As far as my lessons go, I guess this is the direction the Common Core State Standards are taking us. I have 2 units left this year - radicals and exponentials and logarithms. I am thinking I am going to try to set up my exponentials and logarithms unit as I should for Common Core. I have a little bit of lead time to do it, however, with it being my last unit of the year, I am a little hesitant (especially since student focus tends to decrease as the number of days left decreases). But I have to start somewhere and some time. No time like the present, right?

Thursday, March 29, 2012

I can't figure it out

I just spent 3 out of 4 classroom days out of my classroom. Between taking sophomore girls on a field trip to learn about careers that use math and science, doing a gap analysis between our old curriculum and Common Core, and attending the first meeting of a committee working to close the gap between High School and Higher Education, I have been one busy puppy as of late. I was out two days, back in for one, and then out again.

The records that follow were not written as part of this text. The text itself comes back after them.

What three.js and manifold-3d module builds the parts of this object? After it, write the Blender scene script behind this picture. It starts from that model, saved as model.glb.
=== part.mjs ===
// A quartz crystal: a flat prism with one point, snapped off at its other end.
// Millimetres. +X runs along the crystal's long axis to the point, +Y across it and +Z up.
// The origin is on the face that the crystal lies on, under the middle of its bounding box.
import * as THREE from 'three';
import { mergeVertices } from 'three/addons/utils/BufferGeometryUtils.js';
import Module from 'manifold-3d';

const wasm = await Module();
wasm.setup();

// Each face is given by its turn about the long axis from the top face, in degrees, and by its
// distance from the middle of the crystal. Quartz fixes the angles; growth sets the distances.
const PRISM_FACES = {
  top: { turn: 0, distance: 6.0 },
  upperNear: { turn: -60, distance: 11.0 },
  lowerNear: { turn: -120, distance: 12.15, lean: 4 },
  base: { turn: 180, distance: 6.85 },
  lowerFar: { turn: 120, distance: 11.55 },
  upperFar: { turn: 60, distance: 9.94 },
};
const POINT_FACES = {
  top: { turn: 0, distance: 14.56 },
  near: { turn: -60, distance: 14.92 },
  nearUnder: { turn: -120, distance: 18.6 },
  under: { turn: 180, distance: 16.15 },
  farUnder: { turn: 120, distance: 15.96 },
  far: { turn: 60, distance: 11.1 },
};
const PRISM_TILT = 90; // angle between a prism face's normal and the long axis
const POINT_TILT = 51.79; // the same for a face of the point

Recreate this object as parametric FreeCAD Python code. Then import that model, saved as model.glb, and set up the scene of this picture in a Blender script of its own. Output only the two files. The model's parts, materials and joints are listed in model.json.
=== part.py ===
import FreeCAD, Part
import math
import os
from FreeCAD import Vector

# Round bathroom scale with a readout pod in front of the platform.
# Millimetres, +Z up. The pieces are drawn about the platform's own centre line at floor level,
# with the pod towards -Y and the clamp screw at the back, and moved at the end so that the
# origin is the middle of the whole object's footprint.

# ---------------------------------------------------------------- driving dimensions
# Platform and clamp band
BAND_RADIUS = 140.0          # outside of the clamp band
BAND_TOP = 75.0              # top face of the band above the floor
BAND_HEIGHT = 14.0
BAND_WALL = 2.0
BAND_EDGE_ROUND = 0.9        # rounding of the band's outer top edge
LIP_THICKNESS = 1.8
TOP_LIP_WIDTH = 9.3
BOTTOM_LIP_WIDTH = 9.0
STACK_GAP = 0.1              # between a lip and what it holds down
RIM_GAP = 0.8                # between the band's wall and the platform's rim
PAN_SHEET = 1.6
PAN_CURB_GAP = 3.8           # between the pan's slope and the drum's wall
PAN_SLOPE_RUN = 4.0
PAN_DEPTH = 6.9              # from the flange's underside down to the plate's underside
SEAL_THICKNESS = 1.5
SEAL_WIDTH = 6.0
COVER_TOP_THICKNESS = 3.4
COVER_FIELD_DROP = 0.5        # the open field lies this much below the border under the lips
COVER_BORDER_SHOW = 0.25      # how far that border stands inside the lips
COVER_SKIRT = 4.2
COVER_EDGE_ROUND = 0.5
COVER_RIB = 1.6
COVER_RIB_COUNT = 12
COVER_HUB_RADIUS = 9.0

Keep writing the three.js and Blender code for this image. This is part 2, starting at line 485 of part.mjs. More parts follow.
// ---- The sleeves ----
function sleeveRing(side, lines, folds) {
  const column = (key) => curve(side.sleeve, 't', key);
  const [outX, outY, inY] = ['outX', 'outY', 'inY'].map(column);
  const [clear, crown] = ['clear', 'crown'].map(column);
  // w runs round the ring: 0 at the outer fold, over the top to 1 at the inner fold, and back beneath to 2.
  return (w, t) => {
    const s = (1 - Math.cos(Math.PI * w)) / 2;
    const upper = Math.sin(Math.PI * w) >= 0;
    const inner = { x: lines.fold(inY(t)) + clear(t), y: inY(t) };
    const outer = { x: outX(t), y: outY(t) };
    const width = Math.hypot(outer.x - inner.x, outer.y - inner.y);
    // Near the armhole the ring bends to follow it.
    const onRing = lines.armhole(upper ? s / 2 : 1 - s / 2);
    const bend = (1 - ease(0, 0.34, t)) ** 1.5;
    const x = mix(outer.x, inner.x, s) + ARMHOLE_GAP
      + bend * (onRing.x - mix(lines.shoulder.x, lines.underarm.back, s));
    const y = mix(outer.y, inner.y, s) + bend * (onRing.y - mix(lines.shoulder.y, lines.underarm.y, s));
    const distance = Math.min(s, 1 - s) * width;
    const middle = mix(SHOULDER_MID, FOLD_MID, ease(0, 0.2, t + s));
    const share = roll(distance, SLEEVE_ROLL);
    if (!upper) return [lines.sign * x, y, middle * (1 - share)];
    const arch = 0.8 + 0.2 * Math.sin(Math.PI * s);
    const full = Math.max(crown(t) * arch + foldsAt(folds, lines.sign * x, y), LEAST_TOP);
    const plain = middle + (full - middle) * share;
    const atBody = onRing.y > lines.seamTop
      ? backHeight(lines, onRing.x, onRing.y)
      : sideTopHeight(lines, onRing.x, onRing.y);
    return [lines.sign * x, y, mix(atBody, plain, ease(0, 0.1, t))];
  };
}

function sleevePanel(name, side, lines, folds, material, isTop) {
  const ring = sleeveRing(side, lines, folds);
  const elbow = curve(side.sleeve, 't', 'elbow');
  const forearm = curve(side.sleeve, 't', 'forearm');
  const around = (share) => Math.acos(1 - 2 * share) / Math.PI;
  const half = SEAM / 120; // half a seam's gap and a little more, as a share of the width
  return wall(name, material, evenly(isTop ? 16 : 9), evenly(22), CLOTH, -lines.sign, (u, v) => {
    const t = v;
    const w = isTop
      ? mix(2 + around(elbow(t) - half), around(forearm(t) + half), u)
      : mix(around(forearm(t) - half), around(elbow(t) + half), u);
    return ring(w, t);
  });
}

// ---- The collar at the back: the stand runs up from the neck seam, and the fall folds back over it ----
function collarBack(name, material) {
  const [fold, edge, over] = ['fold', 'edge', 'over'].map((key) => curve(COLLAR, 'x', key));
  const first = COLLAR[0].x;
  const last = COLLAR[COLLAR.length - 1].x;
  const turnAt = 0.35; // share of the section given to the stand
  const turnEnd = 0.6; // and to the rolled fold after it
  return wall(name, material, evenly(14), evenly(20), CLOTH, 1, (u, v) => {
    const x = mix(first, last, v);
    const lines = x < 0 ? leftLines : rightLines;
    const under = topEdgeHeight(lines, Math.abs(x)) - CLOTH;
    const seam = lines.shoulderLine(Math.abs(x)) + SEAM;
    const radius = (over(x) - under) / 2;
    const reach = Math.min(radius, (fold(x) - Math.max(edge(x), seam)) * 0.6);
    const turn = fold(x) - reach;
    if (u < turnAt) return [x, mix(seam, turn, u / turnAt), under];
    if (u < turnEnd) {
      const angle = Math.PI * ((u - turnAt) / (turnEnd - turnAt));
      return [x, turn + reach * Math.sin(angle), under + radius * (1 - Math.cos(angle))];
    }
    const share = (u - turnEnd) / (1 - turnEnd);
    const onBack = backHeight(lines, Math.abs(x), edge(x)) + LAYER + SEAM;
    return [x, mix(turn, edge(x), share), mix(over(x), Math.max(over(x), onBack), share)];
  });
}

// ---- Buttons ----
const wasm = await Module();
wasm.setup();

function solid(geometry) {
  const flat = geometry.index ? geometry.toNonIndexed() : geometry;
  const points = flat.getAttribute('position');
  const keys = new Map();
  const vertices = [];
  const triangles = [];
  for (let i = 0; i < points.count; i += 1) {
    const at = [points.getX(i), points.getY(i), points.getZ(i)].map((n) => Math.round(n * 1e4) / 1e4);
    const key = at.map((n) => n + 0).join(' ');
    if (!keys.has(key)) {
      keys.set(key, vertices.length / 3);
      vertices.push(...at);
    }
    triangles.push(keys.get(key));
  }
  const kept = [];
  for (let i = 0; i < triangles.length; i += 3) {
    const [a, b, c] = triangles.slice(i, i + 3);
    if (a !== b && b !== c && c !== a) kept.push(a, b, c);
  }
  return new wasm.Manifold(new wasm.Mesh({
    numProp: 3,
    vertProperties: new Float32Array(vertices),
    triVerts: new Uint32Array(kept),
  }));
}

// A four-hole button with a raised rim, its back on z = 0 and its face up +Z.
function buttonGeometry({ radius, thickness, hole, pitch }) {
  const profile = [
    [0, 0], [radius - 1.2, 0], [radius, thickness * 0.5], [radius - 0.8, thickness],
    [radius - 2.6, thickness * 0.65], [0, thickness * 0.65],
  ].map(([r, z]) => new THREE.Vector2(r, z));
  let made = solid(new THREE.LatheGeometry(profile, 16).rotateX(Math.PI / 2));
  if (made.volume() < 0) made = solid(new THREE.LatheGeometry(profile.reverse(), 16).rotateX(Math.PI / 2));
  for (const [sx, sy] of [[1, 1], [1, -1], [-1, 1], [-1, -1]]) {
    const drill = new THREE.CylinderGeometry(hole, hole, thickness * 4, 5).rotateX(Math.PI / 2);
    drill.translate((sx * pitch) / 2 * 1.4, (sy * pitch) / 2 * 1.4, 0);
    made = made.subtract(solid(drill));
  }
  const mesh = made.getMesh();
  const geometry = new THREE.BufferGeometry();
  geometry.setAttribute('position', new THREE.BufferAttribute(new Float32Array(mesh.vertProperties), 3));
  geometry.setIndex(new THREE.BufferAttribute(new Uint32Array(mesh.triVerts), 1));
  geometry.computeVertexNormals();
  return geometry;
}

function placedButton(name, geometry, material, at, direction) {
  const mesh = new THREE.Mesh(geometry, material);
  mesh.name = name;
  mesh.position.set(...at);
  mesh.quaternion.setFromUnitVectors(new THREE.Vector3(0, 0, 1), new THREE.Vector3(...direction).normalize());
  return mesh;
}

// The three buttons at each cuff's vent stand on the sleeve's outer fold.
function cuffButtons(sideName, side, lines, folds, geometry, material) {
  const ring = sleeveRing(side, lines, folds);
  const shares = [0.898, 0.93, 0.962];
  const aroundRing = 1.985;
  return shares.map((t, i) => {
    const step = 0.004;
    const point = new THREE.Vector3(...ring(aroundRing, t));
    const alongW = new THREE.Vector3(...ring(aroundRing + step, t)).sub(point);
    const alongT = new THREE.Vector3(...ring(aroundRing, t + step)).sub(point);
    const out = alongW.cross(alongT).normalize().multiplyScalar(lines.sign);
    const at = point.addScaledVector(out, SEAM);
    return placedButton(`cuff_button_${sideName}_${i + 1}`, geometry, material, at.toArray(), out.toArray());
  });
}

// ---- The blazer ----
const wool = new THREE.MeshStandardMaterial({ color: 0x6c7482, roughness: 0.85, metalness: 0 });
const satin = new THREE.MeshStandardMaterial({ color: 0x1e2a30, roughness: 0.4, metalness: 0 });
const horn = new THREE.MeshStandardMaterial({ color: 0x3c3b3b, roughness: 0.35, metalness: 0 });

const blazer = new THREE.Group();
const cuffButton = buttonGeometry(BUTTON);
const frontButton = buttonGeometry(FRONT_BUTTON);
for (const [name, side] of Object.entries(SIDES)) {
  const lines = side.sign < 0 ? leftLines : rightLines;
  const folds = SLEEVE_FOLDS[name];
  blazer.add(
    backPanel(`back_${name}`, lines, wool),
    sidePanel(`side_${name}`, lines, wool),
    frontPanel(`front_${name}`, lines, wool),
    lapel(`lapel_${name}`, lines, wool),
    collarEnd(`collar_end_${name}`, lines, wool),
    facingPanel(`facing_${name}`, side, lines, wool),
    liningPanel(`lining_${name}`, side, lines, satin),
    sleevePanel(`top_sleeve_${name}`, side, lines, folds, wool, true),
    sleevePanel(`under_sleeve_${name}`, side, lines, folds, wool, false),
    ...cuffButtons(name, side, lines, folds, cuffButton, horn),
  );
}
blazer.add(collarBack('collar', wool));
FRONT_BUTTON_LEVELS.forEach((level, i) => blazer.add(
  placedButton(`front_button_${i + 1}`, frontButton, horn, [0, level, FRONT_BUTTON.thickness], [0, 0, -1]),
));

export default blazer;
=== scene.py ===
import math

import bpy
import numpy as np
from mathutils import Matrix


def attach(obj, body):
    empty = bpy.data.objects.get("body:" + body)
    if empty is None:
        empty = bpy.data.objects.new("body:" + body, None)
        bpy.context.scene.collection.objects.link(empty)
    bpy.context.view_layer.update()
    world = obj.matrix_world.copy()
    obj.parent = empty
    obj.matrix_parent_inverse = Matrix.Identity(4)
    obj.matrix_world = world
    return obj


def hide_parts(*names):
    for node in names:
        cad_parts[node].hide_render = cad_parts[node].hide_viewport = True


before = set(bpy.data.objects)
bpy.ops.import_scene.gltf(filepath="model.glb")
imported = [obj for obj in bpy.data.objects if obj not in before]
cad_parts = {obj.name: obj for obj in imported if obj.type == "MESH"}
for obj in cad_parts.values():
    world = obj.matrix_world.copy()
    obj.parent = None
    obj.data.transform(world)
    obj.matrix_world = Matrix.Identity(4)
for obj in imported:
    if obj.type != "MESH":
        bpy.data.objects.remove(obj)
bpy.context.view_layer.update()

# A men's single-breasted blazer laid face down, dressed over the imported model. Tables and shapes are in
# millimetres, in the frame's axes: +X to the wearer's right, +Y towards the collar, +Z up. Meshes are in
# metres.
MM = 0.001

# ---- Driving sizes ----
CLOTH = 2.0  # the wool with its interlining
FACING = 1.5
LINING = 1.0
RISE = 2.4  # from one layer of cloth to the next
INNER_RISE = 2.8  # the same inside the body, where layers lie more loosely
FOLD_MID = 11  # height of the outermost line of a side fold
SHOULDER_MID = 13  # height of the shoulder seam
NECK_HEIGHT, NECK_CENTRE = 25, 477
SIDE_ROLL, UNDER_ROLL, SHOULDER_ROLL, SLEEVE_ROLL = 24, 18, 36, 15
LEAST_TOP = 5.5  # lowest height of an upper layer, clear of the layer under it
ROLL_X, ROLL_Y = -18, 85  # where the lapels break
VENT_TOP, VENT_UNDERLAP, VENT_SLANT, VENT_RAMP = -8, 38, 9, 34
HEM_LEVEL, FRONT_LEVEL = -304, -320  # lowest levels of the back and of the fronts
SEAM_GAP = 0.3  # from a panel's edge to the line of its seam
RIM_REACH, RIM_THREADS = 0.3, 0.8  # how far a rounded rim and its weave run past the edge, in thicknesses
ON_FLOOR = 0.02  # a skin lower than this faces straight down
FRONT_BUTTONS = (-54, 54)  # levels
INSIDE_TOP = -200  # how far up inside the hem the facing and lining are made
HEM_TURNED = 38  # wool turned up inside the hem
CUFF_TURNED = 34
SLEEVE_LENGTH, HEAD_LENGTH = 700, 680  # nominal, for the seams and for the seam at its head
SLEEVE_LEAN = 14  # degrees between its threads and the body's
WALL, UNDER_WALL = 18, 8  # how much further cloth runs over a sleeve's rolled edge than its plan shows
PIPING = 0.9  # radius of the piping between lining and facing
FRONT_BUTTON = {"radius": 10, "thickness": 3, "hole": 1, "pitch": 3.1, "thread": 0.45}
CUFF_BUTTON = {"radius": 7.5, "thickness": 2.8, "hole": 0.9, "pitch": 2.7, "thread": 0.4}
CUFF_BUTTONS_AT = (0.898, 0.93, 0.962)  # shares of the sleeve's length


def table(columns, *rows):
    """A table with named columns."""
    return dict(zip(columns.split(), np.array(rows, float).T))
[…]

The day I was back in the classroom, I did try what @druinok suggested in our chat last weekend. It did not go well. The directions on the board told them to sign up for a problem from the previous assignment, work it out on the whiteboard, and put the whiteboard on the chalk tray when they were finished. My Algebra 2 students actually did a little better with it once they were reminded to read the board and get started. My Advanced Algebra 2 students struggled. In debriefing a bit with them, they did admit that they had done at least half of the assigned problems, but I did not see any of them actually look at their work from before. I will probably have to add to the directions to get out the problems first.

What frustrates me with being gone is that things that I take for granted they should do or know to do (like look at the homework they did if they are working on a homework problem the next day in class) they have seem to have no clue. It's as if they can't, or won't, help themselves. On Tuesday, both my Algebra 2 and Advanced Algebra 2 students started simplify rational expressions with multiplication and division. We started these notes on Tuesday.



We only got through the expressions with monomials. I just didn't have enough time to get to the ones with factoring in them. So, with being out the classroom again on Wednesday, this is what I left them:



I also left them a note on the board letting them know two things - that I intentionally did not cross out the common factors in numerator and denominator and that they would have to do that, and that I had made a mistake (which is corrected in this) and the first person in each class to correctly identify it to the sub would get a treat when I came back on Thursday. (I baked cookies!)

My first class had no one identify the mistake (I had typed in x - 2 instead of 3x - 2 in the answer). The other three classes all had students identify the mistake. When I got back today, I did the same activity as Tuesday - sign up for a problem, work it out on the whiteboard, put it up. Most of my students struggled with the problems. Now, granted, a couple of the factorings may have been a little bit of a challenge, but most of them didn't even remember to factor in the first step. Again, I didn't really see anyone referring to their notes that I had given them.

We did go through the rest of the lesson that I had started on Tuesday. Most students left feeling more confident in the process than they came in. I have an in class practice activity tomorrow since it is a shortened staff development day and I won't see all of them tomorrow due to an assembly. (I borrowed what Mimi did here) I suspect they are going to struggle with it - they didn't remember factoring very well (even though we did it in January) and if they can't factor it, it will be hard to reduce.

So, I'm sitting here tonight trying to figure out what I did wrong here. I put together the worksheet rather hastily Tuesday when I realized that my original plan wasn't going to work. In retrospect, I probably should have picked different problems that factored easier for their practice worksheet (which wasn't posted). But as far as my worksheet that I left for them in my absence to help guide them as to what to do, I'm not totally sure where I went wrong. I am glad that the rest of the lesson seemed to go well. I think the guided notes are helping them.